The Marine Record was a weekly newspaper published in Cleveland, Ohio from 1883 to 1987, under various names.

==History==
The Marine Record’s earliest known proprietor was Frank Houghton, when the paper was publishing out of 171 Superior (Leader Building) and 136 Bank Streets of Cleveland, Ohio in 1883. He last appears in the March 8th, 1883 issue, prior to the Marine's offices being demolished and moved to 2 South Water Street in April of the same year. Soon after Alanson Wilcox appears as editor and proprietor until August 2, until the Marine Printing Company is credited as publisher for the rest of the summer. That fall, Albert A. Pomeroy has the position of editor and proprietor until the early 1890s, when Irving B. Smith and Capt. John Swainson are identified as publishers. During Pomeroy's tenure, the offices moved back to the Leader Building in 1884, and five years later to 181 Detroit Street.

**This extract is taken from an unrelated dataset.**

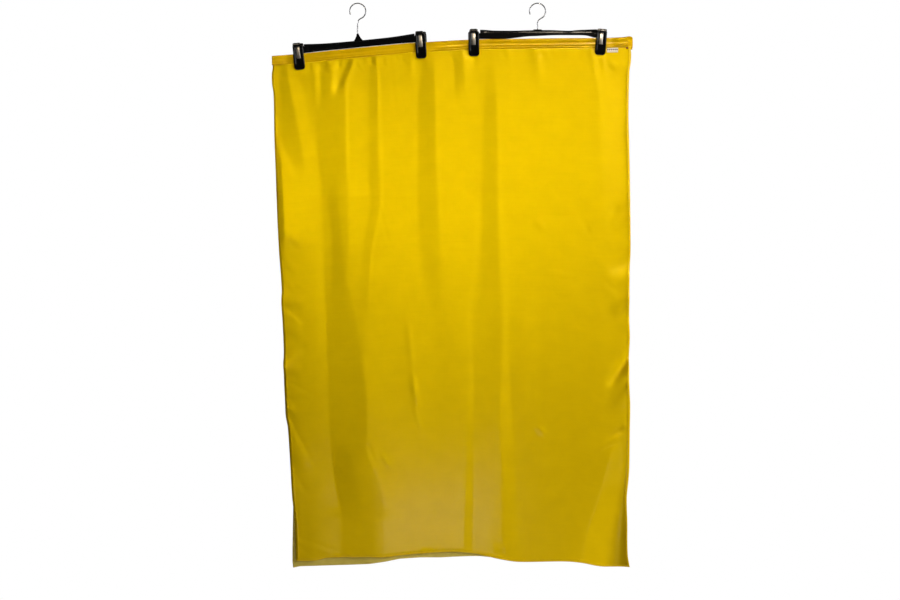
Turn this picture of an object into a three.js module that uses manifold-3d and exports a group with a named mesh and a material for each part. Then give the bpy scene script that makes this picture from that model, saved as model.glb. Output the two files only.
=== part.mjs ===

The paper's coverage was primarily the Great Lakes region and dealt with shipping, shipbuilding matters, and items of import to the merchant marine. The front page featured illustrations of ship structures or reproductions of maritime themed art. Advertising was of products and services that would be of use to the able seaman, such as ship parts, builders, and hauling contracts.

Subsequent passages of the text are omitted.